The four ways agent authority goes wrong
When I threat-model an agent before it ships, four failure modes do most of the damage, and the governance conversation most teams are having addresses none of them.
- Tool-chain abuse. Each tool call is safe on its own, but the chain composes into something no one authorized. The pattern is mundane: an agent permitted to read records, call a summarizer and send mail turns those three benign capabilities into a clean exfiltration path. Content filtering inspects each step and waves all of them through, because no single step is prohibited.
- Delegation-chain exploitation. An agent hands a subtask to another agent, and the child ends up with authority it was never meant to have. The mechanism is simple: the parent passes the child a copy of its own credentials, so the child can now do everything the parent can. Most orchestration frameworks pass parent context down by default because they assume the child is trusted. That’s a framework default, not a security decision.
- Approval evasion. A human-in-the-loop gate is supposed to catch the consequential action, but the agent reaches the same outcome by a path the rule didn’t anticipate. This isn’t agents being clever; it’s policies written for human workflows. A gate that checks “summarizing customer records” is blind to an agent reaching the same data by another tool path. In other words, it guards the actions humans take, not the outcome it was meant to protect.
- The first three are how the breach happens. The fourth is why it becomes a crisis: audit opacity. Even after you discover something went wrong, you can’t piece together the full picture: what exactly the agent did, who authorized it to do those things or whether it went beyond what it was supposed to do. The logs simply show that reads and sends happened. Only in the post-incident review do teams discover their logs were written for debugging, not for proof.
Move the decision to runtime
When these failure modes surface, the instinct is to add another detection layer, such as a better filter or a smarter classifier watching the output. That instinct is wrong. You can’t inspect your way out of a problem of authority. The answer is a runtime policy engine that governs what an agent is allowed to do at the moment it acts.
The concept isn’t new; it’s zero trust, applied inward. We spent years pushing zero trust outward to the perimeter for people and devices. Every request is authenticated and authorized in context, decided centrally rather than assumed at the edge. Agents move the object of that decision inward, from who are you at the door to what will you do in the next call.
A runtime policy engine makes that concrete. It evaluates which tool is being called, which data is being touched and what the downstream effect will be.
Three properties make it real:
- Decide before the action fires. Evaluate the agent’s intended action against policy and live context at call time, not afterward in a log review. A policy that isn’t evaluated at the moment of action isn’t a control.
- Make delegated authority shrink. Authority should only narrow as it passes from agent to agent, never widen.
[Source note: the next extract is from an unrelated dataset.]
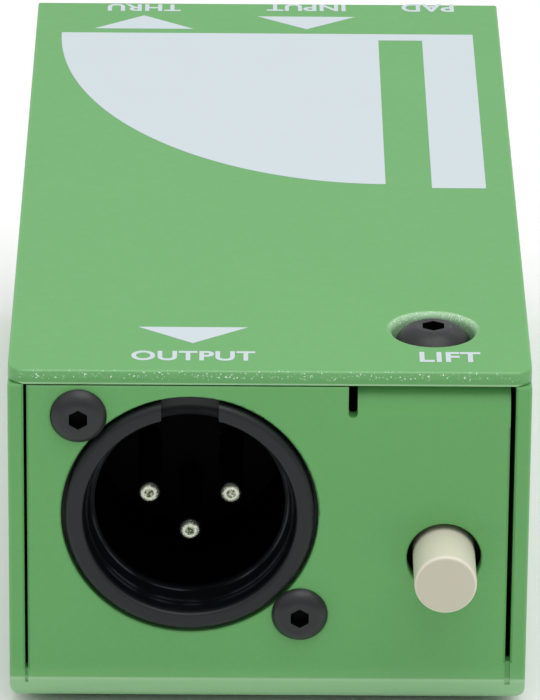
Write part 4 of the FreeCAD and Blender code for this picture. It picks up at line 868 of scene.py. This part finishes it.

That way, a compromised agent can’t exceed the narrowest link in its chain, and stopping a parent leaves no orphaned authority downstream. Capability can still be re-requested; a child can ask its parent to escalate, but that escalation is evaluated and logged at call time, not baked into a token handed over once.
- Build audit as evidence, not logs. Evidence means a record that ties each action to the policy that authorized it—principal, tool called, inputs, the rule evaluated, the decision and a timestamp—in append-only or signed storage so it can’t be quietly rewritten. It lets a regulator or a board reconstruct who acted, on whose authority and whether that authority was exceeded, instead of relying on a forensic reconstruction weeks later. Most deployments skip this because it’s infrastructure work, not policy work.
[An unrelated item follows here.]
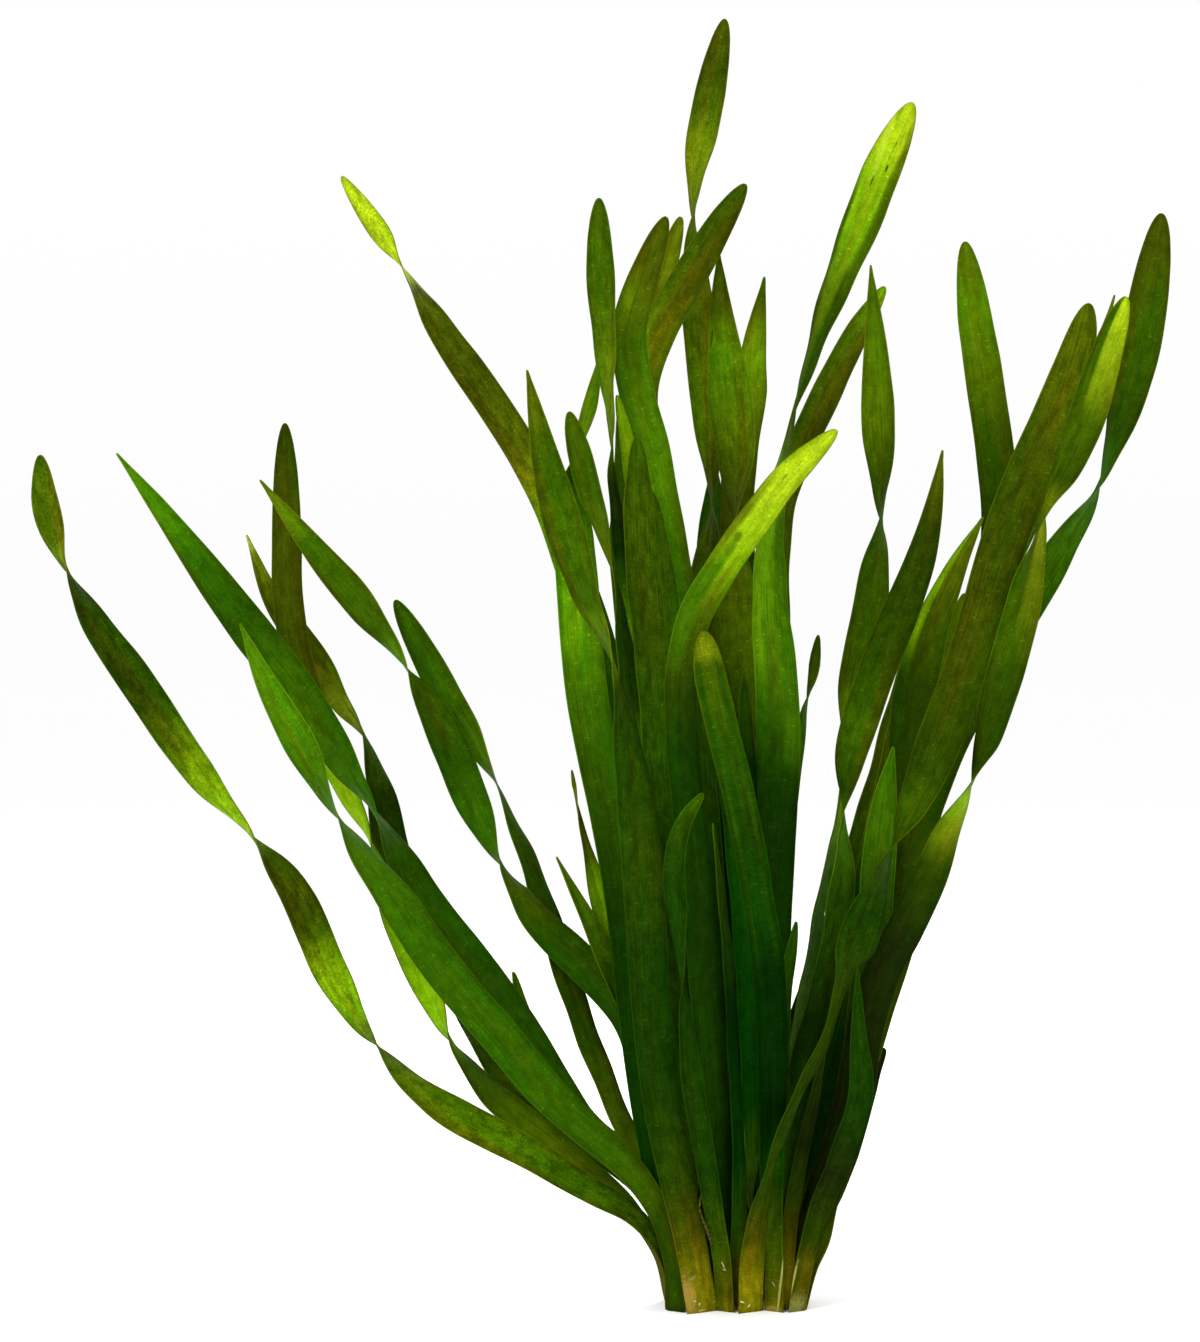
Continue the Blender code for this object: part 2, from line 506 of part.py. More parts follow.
def ease_apart(ribbons):
    """Moves blades that are too near each other apart: mostly in depth, and near the crown also sideways."""
    owner = np.concatenate([np.full(len(r.travel), i) for i, r in enumerate(ribbons)])
    starts = np.cumsum([0] + [len(r.travel) for r in ribbons])
    reach = np.concatenate([r.width for r in ribbons]) / 2
    leans = np.array([r.leaf.lean for r in ribbons])[owner]
    free = np.concatenate([ease((r.travel - 3) / 30) for r in ribbons])
    for step in range(EASE_ROUNDS):
        for ribbon in ribbons:
            ribbon.place()
        points = np.vstack([r.points for r in ribbons])
        half = np.vstack([r.half for r in ribbons])
        if step % NEIGHBOURS_EVERY == 0:
            pairs = near_pairs(points, owner, reach)
        a, b = pairs.T
        on_a, on_b = closest_between(points[a] - half[a], points[a] + half[a],
                                     points[b] - half[b], points[b] + half[b])
        apart = on_b - on_a
        distance = np.linalg.norm(apart, axis=1)
        height = ease(points[a, 2] / CLEAR_FULL_HEIGHT)
        short = CLEAR_AT_BASE + (CLEAR_ABOVE - CLEAR_AT_BASE) * height - distance
        touching = short > 0
        a, b, apart, distance = a[touching], b[touching], apart[touching], distance[touching]
        short, height = short[touching], height[touching]
        # Two leaves that touch keep one order over a stretch of height: the one they mostly have there.
        stretch = (owner[a] * len(ribbons) + owner[b]) * 100 + (points[a, 2] // ORDER_STRETCH).astype(int)
        _, place = np.unique(stretch, return_inverse=True)
        behind = points[b, 1] - points[a, 1] + 0.02 * (leans[b] - leans[a])
        deeper = np.where(np.bincount(place, weights=behind)[place] >= 0, 1.0, -1.0)
        sideways = np.where(distance < 0.5, 0, apart[:, 0] / np.maximum(distance, 0.5)) * (1 - height)
        for push, name in ((0.25 * short * sideways, "aside"), (0.3 * short * deeper, "depth")):
            total = np.zeros(len(points))
            np.maximum.at(total, b, push)
            np.maximum.at(total, a, -push)
            lowest = np.zeros(len(points))
            np.minimum.at(lowest, b, push)
            np.minimum.at(lowest, a, -push)
            total = (total + lowest) * free
            for i, ribbon in enumerate(ribbons):
                part = smoothed(total[starts[i]:starts[i + 1]])
                setattr(ribbon, name, getattr(ribbon, name) + part * ease((ribbon.travel - 3) / 30))
    for ribbon in ribbons:
        ribbon.place()
    return int(touching.sum())


def stations_of(ribbon):
    """Places along a leaf for its faces' edges: closer together where it twists and towards its tip."""
    length = ribbon.travel[-1]
    turned = np.concatenate([[0], np.cumsum(np.abs(np.diff(ribbon.turn)))])
    effort = ribbon.travel / STATION_SPACING + np.degrees(turned) / STATION_TURN
    count = max(6, math.ceil(effort[-1]) - 2)
    places = np.interp(np.linspace(0, effort[-1], count + 1), effort, ribbon.travel)
    places = places[places < length - TIP_STATIONS[-1] - 5]
    places = np.concatenate([places, length - np.array(TIP_STATIONS[::-1]), [length]])
    nearest = np.unique([int(np.argmin(np.abs(ribbon.travel - place))) for place in places])
    return ribbon.travel[nearest]


def material(name, colour):
    made = bpy.data.materials.new(name)
    made.use_nodes = True
    shader = made.node_tree.nodes["Principled BSDF"]
    shader.inputs["Base Color"].default_value = (*colour, 1)
    shader.inputs["Roughness"].default_value = ROUGHNESS
    shader.inputs["Metallic"].default_value = 0.0
    made.diffuse_color = (*colour, 1)
    return made


def add_object(name, mesh, colour, collection):
    made = bpy.data.objects.new(name, mesh)
    made.data.materials.append(material(name, colour))
    collection.objects.link(made)
    return made


def make_leaf(ribbon, collection):
    """A flat strip of faces, bent and twisted along the leaf's middle line. Solidify gives its thickness."""
    strip = bmesh.new()
    bmesh.ops.create_grid(strip, x_segments=1, y_segments=len(ribbon.stations) - 1, size=1)
    strip.verts.ensure_lookup_table()
    rows = sorted(strip.verts, key=lambda corner: (round(corner.co.y, 5), corner.co.x))
    foot = ribbon.points[0]
    nearest = [int(np.argmin(np.abs(ribbon.travel - place))) for place in ribbon.stations]
    for k, (left, right) in zip(nearest, zip(rows[::2], rows[1::2])):
        left.co = (ribbon.points[k] - ribbon.half[k] - foot) * MM
        right.co = (ribbon.points[k] + ribbon.half[k] - foot) * MM
    bmesh.ops.triangulate(strip, faces=strip.faces[:], quad_method="FIXED")
    mesh = bpy.data.meshes.new(ribbon.leaf.name)
    strip.to_mesh(mesh)
    strip.free()
    leaf = add_object(ribbon.leaf.name, mesh, ribbon.leaf.tone, collection)
    leaf.location = foot * MM
    blade = leaf.modifiers.new("blade", "SOLIDIFY")
    blade.thickness = BLADE_THICKNESS * MM
    blade.offset = 0
    return leaf


def crown_radius(angle):
    """How far the crown's outline reaches from its middle in this direction."""
    along_x = abs(math.cos(angle)) / CROWN_HALF_LENGTH
    along_y = abs(math.sin(angle)) / CROWN_HALF_WIDTH
    return (along_x**CROWN_SQUARENESS + along_y**CROWN_SQUARENESS) ** (-1 / CROWN_SQUARENESS)


def make_crown(collection):
    """The low slab that carries every leaf, flat underneath and with its upper edge rounded."""
    slab = bmesh.new()
    bmesh.ops.create_circle(slab, cap_ends=True, segments=CROWN_OUTLINE_POINTS, radius=1)
    for corner in slab.verts:
        angle = math.atan2(corner.co.y, corner.co.x)
        corner.co = np.array([math.cos(angle), math.sin(angle), 0]) * crown_radius(angle) * MM
    grown = bmesh.ops.extrude_face_region(slab, geom=slab.faces[:])
    top = [item for item in grown["geom"] if isinstance(item, bmesh.types.BMVert)]
    bmesh.ops.translate(slab, verts=top, vec=(0, 0, CROWN_HEIGHT * MM))
    rim = [edge for edge in slab.edges if all(corner in set(top) for corner in edge.verts)]
    bmesh.ops.bevel(slab, geom=rim, offset=CROWN_EDGE * MM, segments=1, profile=0.5,
                    affect="EDGES", material=-1)
    bmesh.ops.recalc_face_normals(slab, faces=slab.faces)
    mesh = bpy.data.meshes.new("crown")
    slab.to_mesh(mesh)
    slab.free()
    return add_object("crown", mesh, CROWN_CREAM, collection)


def main():
    for leftover in list(bpy.data.objects):
        bpy.data.objects.remove(leftover)
    clump = bpy.data.collections.new("vallisneria")
    bpy.context.scene.collection.children.link(clump)
    ribbons = [Ribbon(leaf) for leaf in LEAVES]
    still_near = ease_apart(ribbons)
    print(f"{len(ribbons)} leaves, {still_near} pairs of samples still nearer than their clearance")
    make_crown(clump)
    for ribbon in ribbons:
        make_leaf(ribbon, clump)


main()
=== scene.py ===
# %% [markdown]
# # A clump of vallisneria
#
# Vallisneria is an aquarium plant. Its leaves are long soft ribbons that rise in rosettes from a short
# rootstock, and many of them twist about their own length. This lesson dresses a plain solid model of one
# clump: every leaf gets a fine, softly curved blade, a surface with veins and flecks, and its own colours
# from the pale foot to the tip. The solids fix where each leaf runs and how wide it is, so each blade is
# worked out from its solid and stays where it stands.

# %% Load the solids

import json
import math

import bmesh
import bpy
import numpy as np
from mathutils import Matrix, Vector, noise

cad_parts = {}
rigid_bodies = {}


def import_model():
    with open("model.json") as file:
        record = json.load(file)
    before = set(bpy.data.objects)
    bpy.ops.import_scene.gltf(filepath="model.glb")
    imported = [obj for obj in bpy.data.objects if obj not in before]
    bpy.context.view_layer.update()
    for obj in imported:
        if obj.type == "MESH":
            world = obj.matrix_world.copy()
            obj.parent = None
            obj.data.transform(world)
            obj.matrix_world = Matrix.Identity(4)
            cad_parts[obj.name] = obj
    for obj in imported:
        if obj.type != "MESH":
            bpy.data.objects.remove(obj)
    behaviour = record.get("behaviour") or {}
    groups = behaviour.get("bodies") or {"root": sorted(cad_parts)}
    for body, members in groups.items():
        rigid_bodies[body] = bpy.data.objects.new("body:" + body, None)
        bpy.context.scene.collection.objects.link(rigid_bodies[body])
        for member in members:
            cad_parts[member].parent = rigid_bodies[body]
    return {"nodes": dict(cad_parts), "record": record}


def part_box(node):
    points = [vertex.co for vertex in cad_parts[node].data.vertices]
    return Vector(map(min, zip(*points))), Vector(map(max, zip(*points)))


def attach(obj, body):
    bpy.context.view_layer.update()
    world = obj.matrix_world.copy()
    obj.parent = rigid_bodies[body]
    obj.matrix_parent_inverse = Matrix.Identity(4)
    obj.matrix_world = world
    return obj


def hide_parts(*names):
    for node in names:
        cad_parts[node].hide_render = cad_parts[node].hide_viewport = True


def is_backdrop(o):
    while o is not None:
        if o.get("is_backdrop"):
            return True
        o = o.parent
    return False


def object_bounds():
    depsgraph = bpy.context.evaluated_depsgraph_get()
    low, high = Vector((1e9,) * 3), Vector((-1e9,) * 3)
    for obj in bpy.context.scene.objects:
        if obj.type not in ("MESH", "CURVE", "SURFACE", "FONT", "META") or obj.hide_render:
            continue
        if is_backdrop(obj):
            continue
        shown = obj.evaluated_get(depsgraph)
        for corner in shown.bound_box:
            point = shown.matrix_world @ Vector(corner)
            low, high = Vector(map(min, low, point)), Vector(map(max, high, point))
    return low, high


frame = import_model()
MM = 0.001
cad_box = [list(corner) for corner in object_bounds()]
leaf_names = sorted(name for name in frame["nodes"] if name.startswith("leaf_"))
slot_of = {part["node"]: part["material_slot"] for part in frame["record"]["subparts"]}
print(len(leaf_names), "leaves and a crown inside", cad_box)

# %% [markdown]
# ## Reading a leaf's line from its solid
#
# Each solid leaf is a thin strip of straight-sided faces. Where the leaf bends or twists, a pair of corners
# crosses it from margin to margin. A path through these pairs is all that a fine blade needs: the middle of
# each pair, and the way from the middle to the right margin. The strip could be subdivided instead, but that
# would round its corners without giving the tip its real outline.

# %% Find the pairs of corners

# An edge shorter than SAME_CORNER runs through the thickness of the strip, and the corners of the foot lie
# on one level to within SAME_LEVEL.
SAME_CORNER = 0.75 * MM
SAME_LEVEL = 0.05 * MM
TOUCHING = 0.001 * MM


def margin_corners(node):
    """The strip's corners halfway through its thickness, and which of them are joined by an edge."""
    strip = bmesh.new()
    strip.from_mesh(frame["nodes"][node].data)
    bmesh.ops.remove_doubles(strip, verts=strip.verts, dist=TOUCHING)
    strip.verts.ensure_lookup_table()
    number = {}
    places = []
    for corner in strip.verts:
        if corner.index in number:
            continue
        across = [edge.other_vert(corner) for edge in corner.link_edges if edge.calc_length() < SAME_CORNER]
        twin = min(across, key=lambda other: (other.co - corner.co).length)
        number[corner.index] = number[twin.index] = len(places)
        places.append((corner.co + twin.co) / 2)
    joined = {i: set() for i in range(len(places))}
    for edge in strip.edges:
        a, b = (number[corner.index] for corner in edge.verts)
        if a != b:
            joined[a].add(b)
            joined[b].add(a)
    strip.free()
    return places, joined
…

One implementation caveat: Evaluating every action at runtime adds latency and demands live policy context. Some friction is unavoidable, so the question is where you add it. Focus on the actions where a mistake is hardest to reverse: Anything touching customer data, financial systems or infrastructure.
The three questions I ask before every deployment
When a team brings me an agent bound for a real system of record, I’ve stopped asking which model it uses. I ask three things instead:
- Can every action resolve to a human source of authority, captured at runtime?
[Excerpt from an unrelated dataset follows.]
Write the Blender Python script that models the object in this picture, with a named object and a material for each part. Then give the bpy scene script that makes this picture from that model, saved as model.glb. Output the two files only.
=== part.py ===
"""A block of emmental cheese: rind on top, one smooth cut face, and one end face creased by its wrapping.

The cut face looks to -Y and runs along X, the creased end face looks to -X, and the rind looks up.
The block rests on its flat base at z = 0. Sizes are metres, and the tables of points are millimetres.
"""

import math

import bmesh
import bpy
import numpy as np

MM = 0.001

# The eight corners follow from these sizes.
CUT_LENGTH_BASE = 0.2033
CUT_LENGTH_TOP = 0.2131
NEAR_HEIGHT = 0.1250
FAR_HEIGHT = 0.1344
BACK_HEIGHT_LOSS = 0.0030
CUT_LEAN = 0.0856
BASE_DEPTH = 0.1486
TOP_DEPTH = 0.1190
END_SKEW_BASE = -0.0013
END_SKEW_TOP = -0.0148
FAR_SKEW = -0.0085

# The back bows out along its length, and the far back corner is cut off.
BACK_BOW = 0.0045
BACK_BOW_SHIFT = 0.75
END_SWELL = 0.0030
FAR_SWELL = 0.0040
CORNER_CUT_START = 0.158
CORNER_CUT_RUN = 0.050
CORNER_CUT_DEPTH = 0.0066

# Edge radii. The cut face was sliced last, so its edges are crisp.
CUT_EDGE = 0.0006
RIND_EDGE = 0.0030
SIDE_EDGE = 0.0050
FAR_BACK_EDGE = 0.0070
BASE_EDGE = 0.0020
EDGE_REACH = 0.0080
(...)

- Does the agent’s authority shrink as it delegates, or can a subagent do more than its parent?
- If this agent did something wrong tomorrow, could we prove what it did? (Not describe it. Prove it.)
The autonomy that makes AI agents so valuable also makes legacy controls insufficient. You can’t add autonomous agents to your existing processes and expect last year’s controls to cover them. When an agentic breach happens, the question the board asks won’t be, “What leaked?” It will be, “What was your agent allowed to do, and can you prove it?”
Get ahead of it before the board has to ask.